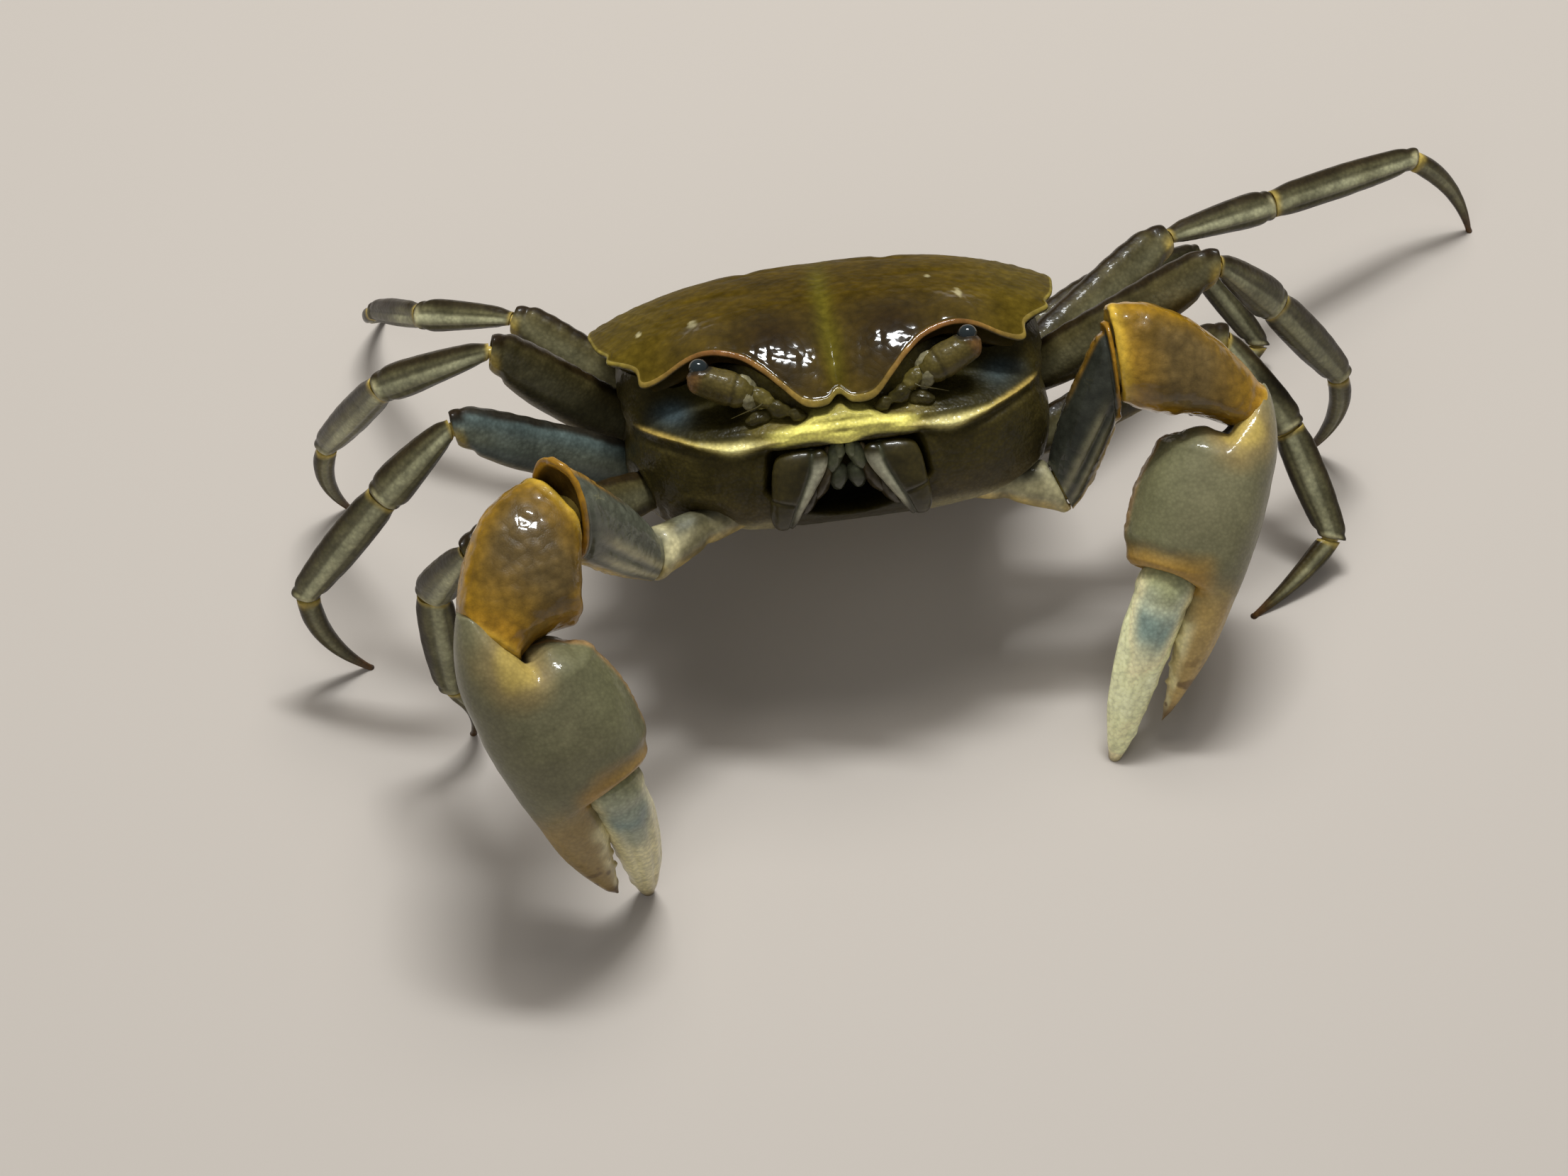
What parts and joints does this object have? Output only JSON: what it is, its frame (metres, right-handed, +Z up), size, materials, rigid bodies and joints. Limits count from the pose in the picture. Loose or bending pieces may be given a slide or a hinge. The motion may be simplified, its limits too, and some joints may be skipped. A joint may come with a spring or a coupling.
{
  "type": "shore crab",
  "caption": "Life-size still model of an estuarine shore crab standing with its front raised, claws hanging closed in front and legs spread to the sides.",
  "frame": {"origin": "middle of the whole crab seen from above, on the ground it stands on", "axes": "+Z up; the crab faces -Y, so its left side is towards +X; X runs across the spread of the legs"},
  "size_m": [0.1227, 0.08, 0.0405],
  "materials": {
    "shell": "smooth, wet, olive brown shell",
    "face_shell": "wet dark olive-brown shell with a yellow ridge",
    "belly_shell": "wet pale cream-grey shell",
    "stalk": "wet yellow-brown eyestalk",
    "cornea": "glossy blue-black eye",
    "arm_shell": "wet orange-brown shell with orange edges",
    "palm_shell": "wet grey-olive shell with a yellow crest",
    "finger_shell": "wet cream shell, grey-blue at the root",
    "leg_shell": "wet grey-green shell with dark brown edges"
  },
  "bodies": {
    "root": {"carapace": "shell", "lower_shell": "face_shell", "abdomen": "belly_shell", "left_maxilliped": "belly_shell", "left_eyestalk": "stalk", "left_eye": "cornea", "right_maxilliped": "belly_shell", "right_eyestalk": "stalk", "right_eye": "cornea", "left_claw_ischium": "belly_shell", "left_claw_merus": "arm_shell", "left_claw_carpus": "arm_shell", "left_claw_palm": "palm_shell", "left_claw_finger": "finger_shell", "left_leg1_ischium": "leg_shell", "left_leg1_merus": "leg_shell", "left_leg1_carpus": "leg_shell", "left_leg1_propodus": "leg_shell", "left_leg1_dactyl": "leg_shell", "left_leg2_ischium": "leg_shell", "left_leg2_merus": "leg_shell", "left_leg2_carpus": "leg_shell", "left_leg2_propodus": "leg_shell", "left_leg2_dactyl": "leg_shell", "left_leg3_ischium": "leg_shell", "left_leg3_merus": "leg_shell", "left_leg3_carpus": "leg_shell", "left_leg3_propodus": "leg_shell", "left_leg3_dactyl": "leg_shell", "left_leg4_ischium": "leg_shell", "left_leg4_merus": "leg_shell", "left_leg4_carpus": "leg_shell", "left_leg4_propodus": "leg_shell", "left_leg4_dactyl": "leg_shell", "right_claw_ischium": "belly_shell", "right_claw_merus": "arm_shell", "right_claw_carpus": "arm_shell", "right_claw_palm": "palm_shell", "right_claw_finger": "finger_shell", "right_leg1_ischium": "leg_shell", "right_leg1_merus": "leg_shell", "right_leg1_carpus": "leg_shell", "right_leg1_propodus": "leg_shell", "right_leg1_dactyl": "leg_shell", "right_leg2_ischium": "leg_shell", "right_leg2_merus": "leg_shell", "right_leg2_carpus": "leg_shell", "right_leg2_propodus": "leg_shell", "right_leg2_dactyl": "leg_shell", "right_leg3_ischium": "leg_shell", "right_leg3_merus": "leg_shell", "right_leg3_carpus": "leg_shell", "right_leg3_propodus": "leg_shell", "right_leg3_dactyl": "leg_shell", "right_leg4_ischium": "leg_shell", "right_leg4_merus": "leg_shell", "right_leg4_carpus": "leg_shell", "right_leg4_propodus": "leg_shell", "right_leg4_dactyl": "leg_shell"}
  },
  "joints": []
}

Exercise directions
From the first line to the last, please quote the material above exactly.

Final answer
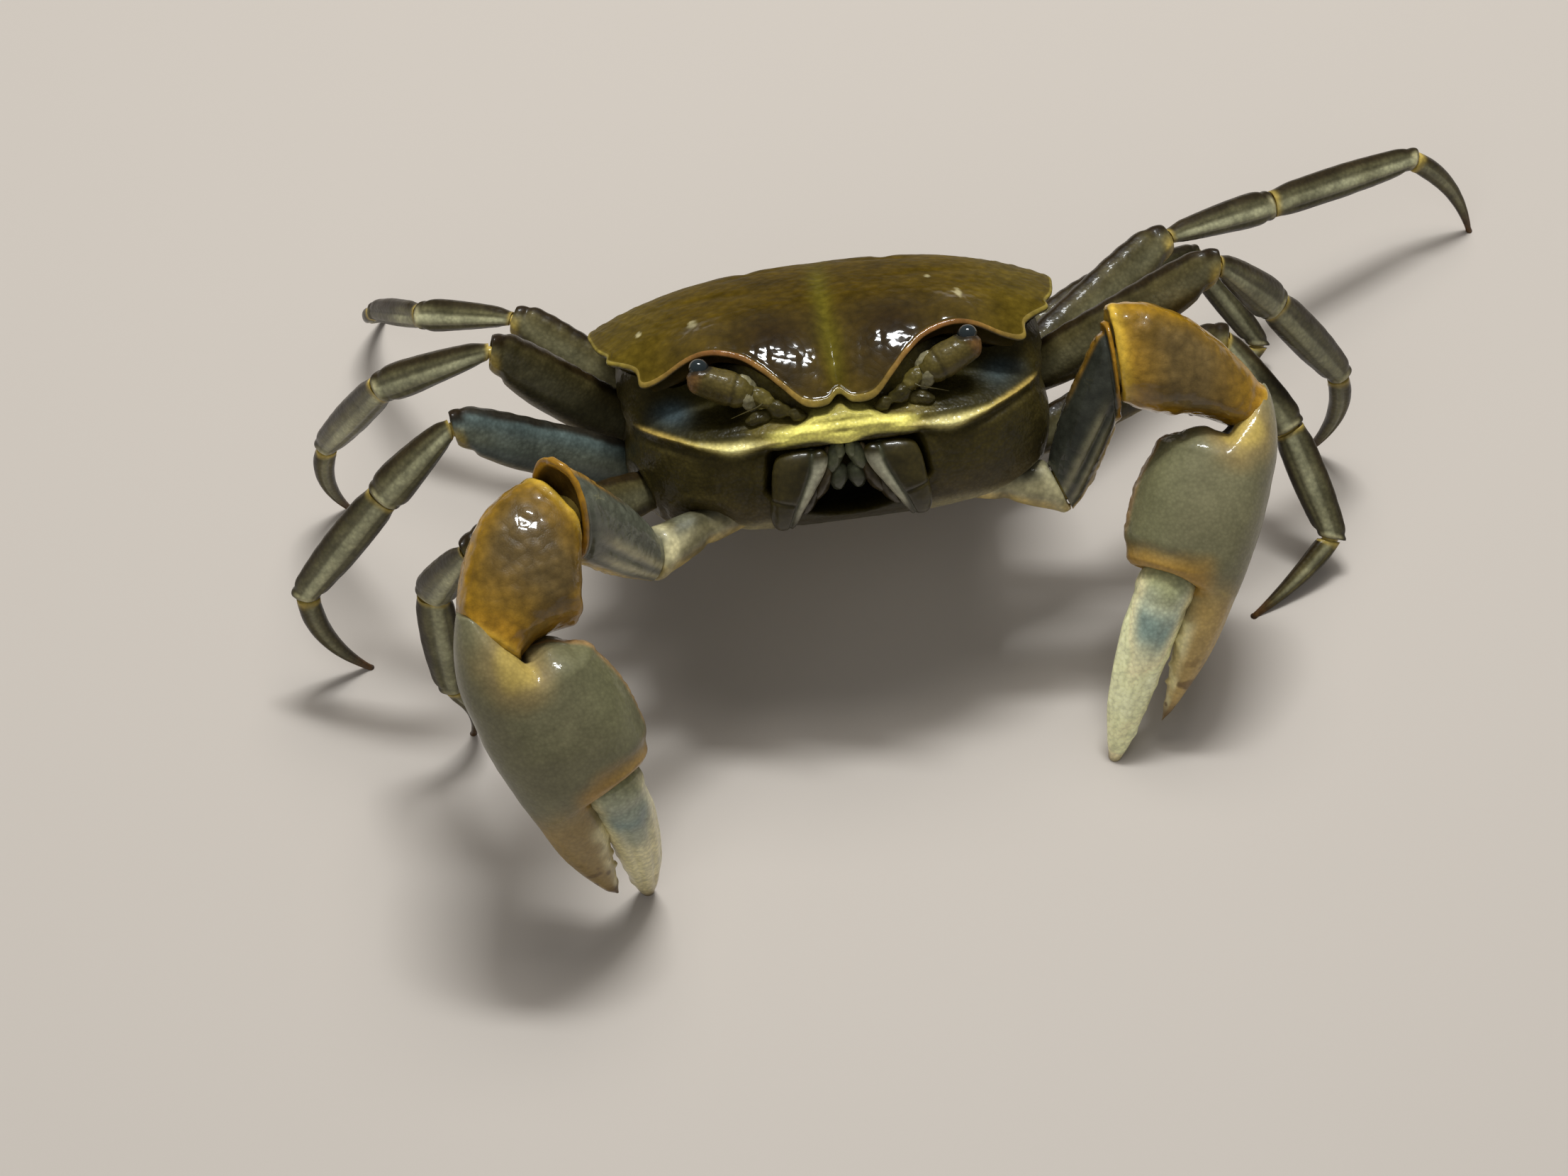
What parts and joints does this object have? Output only JSON: what it is, its frame (metres, right-handed, +Z up), size, materials, rigid bodies and joints. Limits count from the pose in the picture. Loose or bending pieces may be given a slide or a hinge. The motion may be simplified, its limits too, and some joints may be skipped. A joint may come with a spring or a coupling.
{
  "type": "shore crab",
  "caption": "Life-size still model of an estuarine shore crab standing with its front raised, claws hanging closed in front and legs spread to the sides.",
  "frame": {"origin": "middle of the whole crab seen from above, on the ground it stands on", "axes": "+Z up; the crab faces -Y, so its left side is towards +X; X runs across the spread of the legs"},
  "size_m": [0.1227, 0.08, 0.0405],
  "materials": {
    "shell": "smooth, wet, olive brown shell",
    "face_shell": "wet dark olive-brown shell with a yellow ridge",
    "belly_shell": "wet pale cream-grey shell",
    "stalk": "wet yellow-brown eyestalk",
    "cornea": "glossy blue-black eye",
    "arm_shell": "wet orange-brown shell with orange edges",
    "palm_shell": "wet grey-olive shell with a yellow crest",
    "finger_shell": "wet cream shell, grey-blue at the root",
    "leg_shell": "wet grey-green shell with dark brown edges"
  },
  "bodies": {
    "root": {"carapace": "shell", "lower_shell": "face_shell", "abdomen": "belly_shell", "left_maxilliped": "belly_shell", "left_eyestalk": "stalk", "left_eye": "cornea", "right_maxilliped": "belly_shell", "right_eyestalk": "stalk", "right_eye": "cornea", "left_claw_ischium": "belly_shell", "left_claw_merus": "arm_shell", "left_claw_carpus": "arm_shell", "left_claw_palm": "palm_shell", "left_claw_finger": "finger_shell", "left_leg1_ischium": "leg_shell", "left_leg1_merus": "leg_shell", "left_leg1_carpus": "leg_shell", "left_leg1_propodus": "leg_shell", "left_leg1_dactyl": "leg_shell", "left_leg2_ischium": "leg_shell", "left_leg2_merus": "leg_shell", "left_leg2_carpus": "leg_shell", "left_leg2_propodus": "leg_shell", "left_leg2_dactyl": "leg_shell", "left_leg3_ischium": "leg_shell", "left_leg3_merus": "leg_shell", "left_leg3_carpus": "leg_shell", "left_leg3_propodus": "leg_shell", "left_leg3_dactyl": "leg_shell", "left_leg4_ischium": "leg_shell", "left_leg4_merus": "leg_shell", "left_leg4_carpus": "leg_shell", "left_leg4_propodus": "leg_shell", "left_leg4_dactyl": "leg_shell", "right_claw_ischium": "belly_shell", "right_claw_merus": "arm_shell", "right_claw_carpus": "arm_shell", "right_claw_palm": "palm_shell", "right_claw_finger": "finger_shell", "right_leg1_ischium": "leg_shell", "right_leg1_merus": "leg_shell", "right_leg1_carpus": "leg_shell", "right_leg1_propodus": "leg_shell", "right_leg1_dactyl": "leg_shell", "right_leg2_ischium": "leg_shell", "right_leg2_merus": "leg_shell", "right_leg2_carpus": "leg_shell", "right_leg2_propodus": "leg_shell", "right_leg2_dactyl": "leg_shell", "right_leg3_ischium": "leg_shell", "right_leg3_merus": "leg_shell", "right_leg3_carpus": "leg_shell", "right_leg3_propodus": "leg_shell", "right_leg3_dactyl": "leg_shell", "right_leg4_ischium": "leg_shell", "right_leg4_merus": "leg_shell", "right_leg4_carpus": "leg_shell", "right_leg4_propodus": "leg_shell", "right_leg4_dactyl": "leg_shell"}
  },
  "joints": []
}